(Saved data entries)
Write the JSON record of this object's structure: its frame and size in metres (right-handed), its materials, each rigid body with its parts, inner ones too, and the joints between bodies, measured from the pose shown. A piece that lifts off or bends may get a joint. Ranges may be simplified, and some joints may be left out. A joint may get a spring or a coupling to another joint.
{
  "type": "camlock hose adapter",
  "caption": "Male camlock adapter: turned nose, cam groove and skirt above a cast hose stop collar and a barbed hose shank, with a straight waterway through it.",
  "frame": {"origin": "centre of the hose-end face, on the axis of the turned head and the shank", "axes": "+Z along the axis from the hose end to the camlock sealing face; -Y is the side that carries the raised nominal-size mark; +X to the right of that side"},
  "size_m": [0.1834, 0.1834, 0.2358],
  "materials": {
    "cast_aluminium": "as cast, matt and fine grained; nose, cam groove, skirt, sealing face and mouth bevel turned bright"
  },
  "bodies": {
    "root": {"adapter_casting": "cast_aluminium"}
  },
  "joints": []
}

...

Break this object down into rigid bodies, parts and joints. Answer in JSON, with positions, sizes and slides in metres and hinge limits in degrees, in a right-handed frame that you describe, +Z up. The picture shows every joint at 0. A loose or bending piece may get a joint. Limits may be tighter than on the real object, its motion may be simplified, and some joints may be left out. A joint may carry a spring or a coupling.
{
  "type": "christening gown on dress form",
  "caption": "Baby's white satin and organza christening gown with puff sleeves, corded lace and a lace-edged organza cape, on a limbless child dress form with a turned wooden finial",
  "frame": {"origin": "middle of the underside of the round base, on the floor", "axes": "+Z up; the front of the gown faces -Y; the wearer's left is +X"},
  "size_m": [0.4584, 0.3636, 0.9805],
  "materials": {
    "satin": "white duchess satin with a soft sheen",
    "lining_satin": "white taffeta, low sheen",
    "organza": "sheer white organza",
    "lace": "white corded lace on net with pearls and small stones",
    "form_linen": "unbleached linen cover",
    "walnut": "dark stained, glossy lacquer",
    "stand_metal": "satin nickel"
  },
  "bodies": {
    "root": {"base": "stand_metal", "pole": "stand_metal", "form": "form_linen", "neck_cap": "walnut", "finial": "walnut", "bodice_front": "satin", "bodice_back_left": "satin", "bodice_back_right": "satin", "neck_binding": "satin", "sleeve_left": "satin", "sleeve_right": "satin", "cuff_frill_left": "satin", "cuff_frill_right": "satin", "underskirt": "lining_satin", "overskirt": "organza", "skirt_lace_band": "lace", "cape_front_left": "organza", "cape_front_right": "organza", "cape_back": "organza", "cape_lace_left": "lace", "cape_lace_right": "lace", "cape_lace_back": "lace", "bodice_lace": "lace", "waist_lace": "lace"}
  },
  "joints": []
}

## Task instructions:
Check each line of the records above for the string "JSON", and report every line that has it.

## Response for this exercise:
Write the JSON record of this object's structure: its frame and size in metres (right-handed), its materials, each rigid body with its parts, inner ones too, and the joints between bodies, measured from the pose shown. A piece that lifts off or bends may get a joint. Ranges may be simplified, and some joints may be left out. A joint may get a spring or a coupling to another joint.
Break this object down into rigid bodies, parts and joints. Answer in JSON, with positions, sizes and slides in metres and hinge limits in degrees, in a right-handed frame that you describe, +Z up. The picture shows every joint at 0. A loose or bending piece may get a joint. Limits may be tighter than on the real object, its motion may be simplified, and some joints may be left out. A joint may carry a spring or a coupling.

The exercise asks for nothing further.